Of all the misbegotten notions that have muddled the minds of American managers over the years, there is one, I'm happy to report, that may soon be vanishing from the business landscape.

The ill-conceived idea: that a company's employees don't need, don't want, and indeed shouldn't have access to the information that is any business's lifeblood. Don't show them the financials. Keep 'em in the dark about upcoming strategic moves. Don't tell them how their department's faring, even how they themselves are doing.

Recognize the mind-set? I hope not, because it should have gone the way of your mechanical typewriters. Think about it: these days, everyone wants employees to work smarter, to take initiative, to act like owners, right? Then tell me, how are they supposed to do any of that if they don't get the regular, nuts-and-bolts information -- the financial feedback -- that an owner gets?
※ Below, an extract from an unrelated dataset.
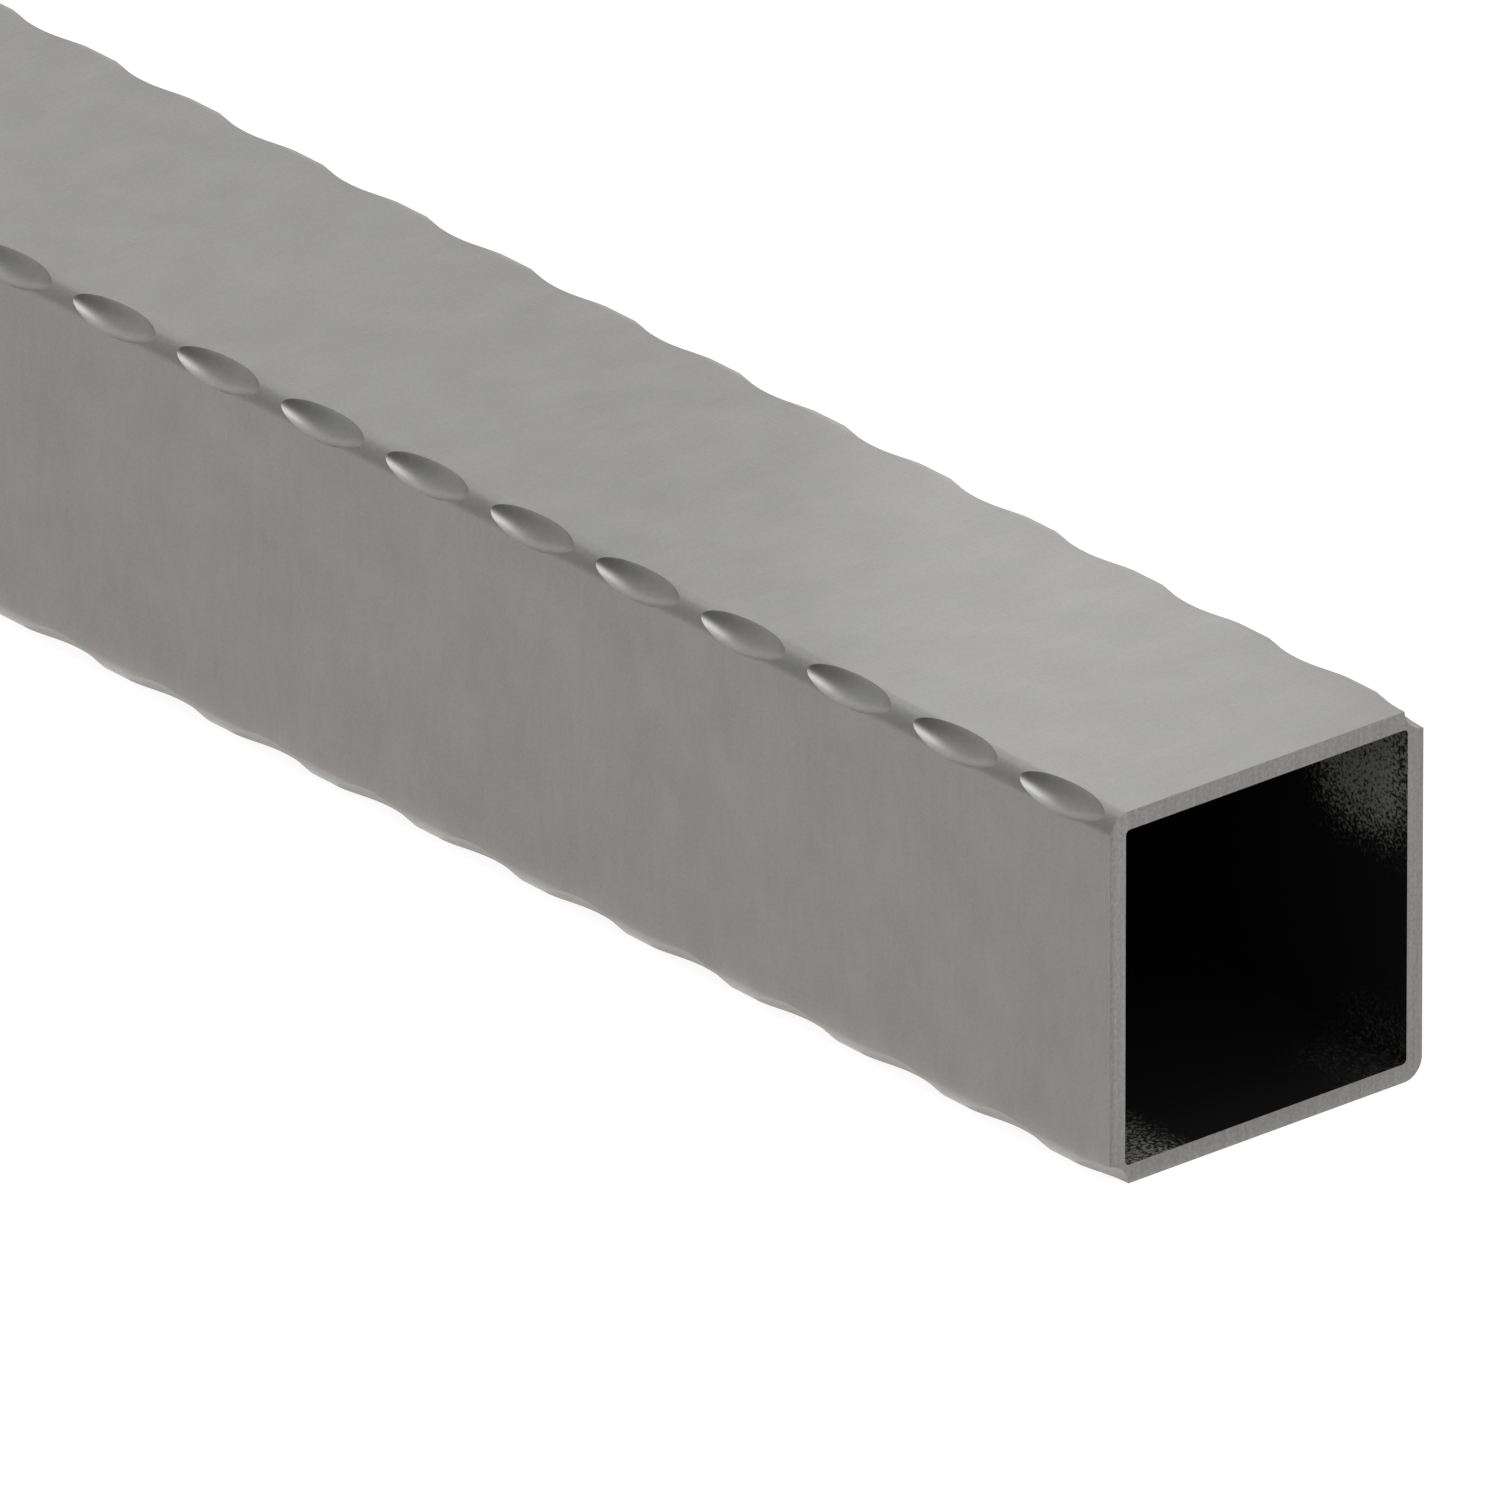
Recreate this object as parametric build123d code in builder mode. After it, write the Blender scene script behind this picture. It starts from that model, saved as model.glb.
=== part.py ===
from build123d import *
from math import asin, cos, degrees, radians, sin, sqrt
import os

# Stock, in millimetres
side = 40.0
wall = 2.0
length = 500.0
outer_radius = 2.3
inner_radius = 0.5

# Hammer marks pressed into the four long corners
mark_pitch = 16.0
# Tip to tip along the rounded corner
mark_length = 12.4
# From where the sharp corner would be down to the floor of the mark
mark_depth = 2.35
# Round of the hollow across the corner, made of a few flats to keep the facets few
hollow_radius = 2.75
hollow_flats = 4
# The end is cut midway between two marks
first_mark = mark_pitch / 2
# Two diagonal corners are marked in step, the other two half a pitch later
stagger = mark_pitch / 2

# Crown of the hammer along the tube, which leaves a mark of that length and depth
half_mark = mark_length / 2
press_depth = mark_depth - outer_radius * (sqrt(2) - 1)
crown_radius = (half_mark ** 2 + press_depth ** 2) / (2 * press_depth)

# The hammer face reaches past the mark on every side
spare = 1.0
spare_angle = 4.0
hammer_turn = degrees(asin((half_mark + spare) / crown_radius))
hammer_rise = mark_depth + spare
face_angle = 2 * (degrees(asin(mark_depth / (sqrt(2) * hollow_radius))) + spare_angle)
face_points = []
for i in range(hollow_flats + 1):
    angle = radians(face_angle * (i / hollow_flats - 1 / 2))
    face_points.append((hollow_radius * sin(angle), hollow_radius * (1 - cos(angle))))
face_half = face_points[-1][0]

# Hammer, with the lowest point of its crowned face at the origin and its crown along X
with BuildPart() as hammer:
    with BuildSketch(Plane.YZ) as face:
        with BuildLine() as face_outline:
            Polyline(*face_points)
            Polyline(face_points[-1], (face_half, hammer_rise), (-face_half, hammer_rise), face_points[0])
        make_face()
    revolve(axis=Axis((0, 0, crown_radius), (0, 1, 0)), revolution_arc=hammer_turn)
    mirror(about=Plane.YZ)

# Places of the marks, each turned so the hammer comes in along the diagonal
mid_height = side / 2
floor_offset = side / 2 - mark_depth / sqrt(2)
blows = []
for y_side, z_side, shift in [(-1, 1, 0), (1, -1, 0), (1, 1, stagger), (-1, -1, stagger)]:
    x = length / 2 - first_mark + shift
    while x > -length / 2 - half_mark:
        place = (x, y_side * floor_offset, mid_height + z_side * floor_offset)
        blow = Plane(origin=place, x_dir=(1, 0, 0), z_dir=(0, y_side, z_side))
        blows.append(blow.location)
        x -= mark_pitch

# Square tube with the marks taken out of its corners
with BuildPart() as tube:
    with BuildSketch(Plane.YZ.offset(-length / 2)) as section:
        with Locations((0, mid_height)):
            RectangleRounded(side, side, outer_radius)
            RectangleRounded(side - 2 * wall, side - 2 * wall, inner_radius, mode=Mode.SUBTRACT)
    extrude(amount=length)
    with Locations(blows):
        add(hammer.part, mode=Mode.SUBTRACT)
tube.part.label = "tube"

os.makedirs("parts", exist_ok=True)
export_step(tube.part, "parts/tube.step")
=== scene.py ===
from math import copysign, cos, pi, radians, sin, sqrt, tan

import bpy
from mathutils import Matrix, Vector


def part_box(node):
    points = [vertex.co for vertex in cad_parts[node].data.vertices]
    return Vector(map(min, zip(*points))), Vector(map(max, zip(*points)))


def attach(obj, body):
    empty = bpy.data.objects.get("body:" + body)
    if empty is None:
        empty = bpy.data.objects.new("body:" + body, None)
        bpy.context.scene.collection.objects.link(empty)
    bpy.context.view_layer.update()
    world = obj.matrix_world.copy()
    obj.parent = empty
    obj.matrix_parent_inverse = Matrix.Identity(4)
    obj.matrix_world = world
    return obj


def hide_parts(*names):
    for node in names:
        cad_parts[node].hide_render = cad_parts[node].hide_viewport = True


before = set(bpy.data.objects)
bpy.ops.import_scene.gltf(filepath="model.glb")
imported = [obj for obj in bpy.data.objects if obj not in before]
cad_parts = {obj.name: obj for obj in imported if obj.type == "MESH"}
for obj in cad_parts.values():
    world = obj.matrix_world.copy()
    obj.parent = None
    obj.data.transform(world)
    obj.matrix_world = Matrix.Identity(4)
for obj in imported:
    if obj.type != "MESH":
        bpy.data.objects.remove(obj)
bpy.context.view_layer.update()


# The tube is one length of welded steel tube, 40 x 40 mm over a 2 mm wall, sawn at both ends.
# A crowned hammer has struck its four long corners every 16 mm: two diagonal corners in step,
# the other two half a pitch later. Each blow leaves a scoop with a crisp lens-shaped rim.
low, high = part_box("tube")
near_end, far_end = high[0], low[0]
side = high[2] - low[2]
half_side = side / 2
pitch = 0.016
corner_round, corner_steps = 0.0023, 16
same_place, on_the_plane = 1e-6, 1e-7


def put_down_everything():
    if bpy.context.object and bpy.context.object.mode != "OBJECT":
        bpy.ops.object.mode_set(mode="OBJECT")
    bpy.ops.object.select_all(action="DESELECT")


def pick(*things):
    put_down_everything()
    for thing in things:
        thing.select_set(True)
    bpy.context.view_layer.objects.active = things[0]


def start_picking(thing, kind):
    """Empties edit mode's own selection, so that edges or faces can be picked in code."""
    pick(thing)
    bpy.ops.object.mode_set(mode="EDIT")
    bpy.ops.mesh.select_mode(type=kind)
    bpy.ops.mesh.select_all(action="DESELECT")
    bpy.ops.object.mode_set(mode="OBJECT")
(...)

All over the country, chief executives have at last begun to see this fundamental contradiction, that you can't treat people like serfs and expect them to work like colleagues. These same CEOs are letting employees into the business -- simply by providing them with the information top managers take for granted -- and are beginning to reap the rewards. Profits in lieu of losses. Growth instead of sluggishness. Even, as we'll see, a solution to that perennial problem of getting ordinary people to work together in extraordinary ways.

Now, I don't mean to get too grandiose about this. Here at INC., I confess, we discovered the phenomenon almost by accident.

For years we had heard chief executives brag about all the information they imparted to employees -- the newsletters, the videos, the staff meetings. Trouble was, most such information peddling reminded us of high-school principals at an assembly. ("And next week, everyone, we'll be getting a new copier.") Compare this all-too-conventional approach with the wholly unconventional attitude of a company such as Springfield Remanufacturing Center Corp., in Springfield, Mo. There workers on the line know -- and are taught to understand -- damn near everything president Jack Stack knows about costs and revenues, departmental productivity, and strategic priorities. When we began hearing stories of other companies taking this approach, we figured we should take a look.

Take a look indeed. In just a few days we turned up dozens of companies finding scores of ways to cut employees in on the information action. At Reflexite Corp., in New Britain, Conn., and at Reuther Mold & Manufacturing, in Cuyahoga Falls, Ohio, managers prepare annotated financial statements for employees, spelling out what every line in the company's P&L means. At Visual Information Technologies, in Plano, Tex., CEO Mike Allred conducts an employee meeting right after his monthly board meetings, covering 99% of the same material. At Re:Member Data Services, in Carmel, Ind., and at Solar Press, near Chicago, top management makes a point of walking employees through the company's business plan (see "Outline for an Open-Book Company," page 6).

Hal F. Rosenbluth, president and CEO of Philadelphia-based Rosenbluth Travel, prefers the indirect approach: every employee has an open invitation to schedule a day tagging along after him. "Nothing is kept from them," Rosenbluth says.

To be sure, we also encountered our share of rock-ribbed -- not to say rock-headed -- traditionalists. "If we told our employees how the company's doing, the first thing they'd want is a raise in pay," scoffed an incredulous businesswoman to whom I broached the subject. A middle manager at a manufacturing plant remembers sitting in a conference room with a consultant, reviewing hourly rates and job expectations for blue-collar employees. "Not one word of any of this gets out there," admonished the consultant, gesturing suspiciously toward the shop floor. Everyone nodded -- automatically.

But the traditionalists are fighting a rearguard action: more and more companies are joining the movement toward what you might call open-book management. Consider the case of Re:Member Data, which illustrates how easy it is for a manager to get started and how dramatic an effect the new approach can have.

John Davis -- colleagues call him J.D. -- is a vice-president at what is now Re:Member Data's Memphis office. The company sells data-processing systems to credit unions, and J.D. runs the department known as conversions and training. Once a sale is made, his people convert the customer's database to the new system, then train the customer's employees.